Under this calculation, there was a net cash value of $68.89, which was .sufficient to provide term insurance for only 199 days which expired three days before the death of insured. At the time of the loan, the parties agreed as follows:

“First: That the said advance sum shall bear interest at, the rate of six per centum per annum, payable in advance, and that the interest payable at the time the said advance is made shall be for a period up to the next anniversary of the said policy, beginning with which anniversary the interest shall be payable annually in ad*659vanee, and that the said interest unless paid when due shall be added to the above advance sum and bear interest at the same rate and on the same conditions.
“Third: That in any repayment of the advance sum or in any settlement of said policy the Company guarantees to refund any advance interest at the time of said repayment or settlement.”

This controversy depends upon a proper construction of the quoted paragraphs. The only point of disagreement is an item of $1.47 charged by the company as compound interest upon unearned interest. That it was proper to charge interest upon interest is clear; but the loan agreement provided that, upon repayment of the sum borrowed or in any settlement of the policy, the company would “refund any advance interest at the time of said repayment or settlement.” In this case, as the “advance sum” or money borrowed was repaid at the date of the settlement, the company was obligated to debit itself with the unearned compound interest for which it had taken credit, as well as with the unearned interest.

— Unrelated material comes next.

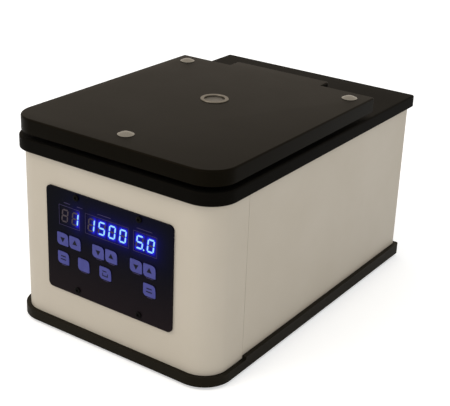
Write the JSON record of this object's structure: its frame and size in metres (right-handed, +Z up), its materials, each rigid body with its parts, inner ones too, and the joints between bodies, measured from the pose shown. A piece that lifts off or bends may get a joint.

We agree with appellant that, under the loan agreement, the interest was payable in advance for one year from March 30, 1935, and, since it was not so paid, that the same was properly added to the principal and treated as such, subject to the provision that appellant would refund unearned interest upon a settlement of the policy; but we do not agree that both the interest on principal and interest upon unpaid unearned interest for the ensuing year were payable in advance.

Appellant recognizes the propriety of not charging interest on the ¡principal sum after September 30, 1935, because unearned ; but it insists that the interest upon this unearned interest should be treated in a different manner. . There is no warrant for this in the policy or loan agreement. On the contrary, the agreement is that the unpaid unearned interest shall bear interest at the same rate as the principal, “and on the same conditions.” This means upon the same terms and conditions as to refund of advance interest at the time of repayment or settlement. In other words, interest on interest will be refunded whenever interest on principal is required to be refunded.

From this, we conclude that the company guaranteed to refund the interest on unearned interest whenever it was obligated to refund unearned interest. As in this case it admits the guarantee to refund the latter, we think it obligated to refund the former also. Interest is the premium paid, or agreed to be paid, for the use of money. The interest admittedly to be refunded or credited here is that which was to accrue after September 30, 1935 (i. e., after the loan was paid). The item in controversy is the interest on said interest which never accrued but which existed merely as a debit under the loan agreement and was subject to a proper credit in the event the loan was repaid within less than a year. The consideration for the unearned interest failed when the loan was paid, and the consideration for the interest-on-interest failed with it, just as a promise to pay interest fails when there is no consideration for the principal amount. There can be no interest where there is no principal due. The one stems from the other.

Principal and interest are correlative terms, and our construction of the policy is not in accord with the anomaly of collecting interest on unearned interest, in the absence of an agreement; that is, of compounding interest for a period in which even simple interest is not owing. The loan agreement is susceptible of no such construction, but, if it were, the doubt, if any, should be resolved against the company. Mutual Life Insurance Company v. Hurni Packing Company, 263 U.S. 167, 44 S.Ct. 90, 68 L.Ed. 235, 31 A.L.R. 102; Royal Insurance Company v. Martin, 192 U.S. 149, 24 S.Ct. 247, 48 L.Ed. 385; Stroehmann v. Mutual Life Insurance Company, 300 U. S. 435, 57 S.Ct. 607, 81 L.Ed. 732; Travelers Protective Association v. Jones, 5 Cir., 91 F.2d 377.

Since the insured was entitled to a remission of all unearned interest, and all interest compounded thereon, as of September 30, 1935, there was sufficient cash upon the settlement of the policy to extend the insurance, as held by the lower court, until after his death. Consequently, it was properly held that plaintiff below was entitled to recover the amount of term insurance in effect, as aforesaid, together with interest thereon.

The judgment appealed from is affirmed.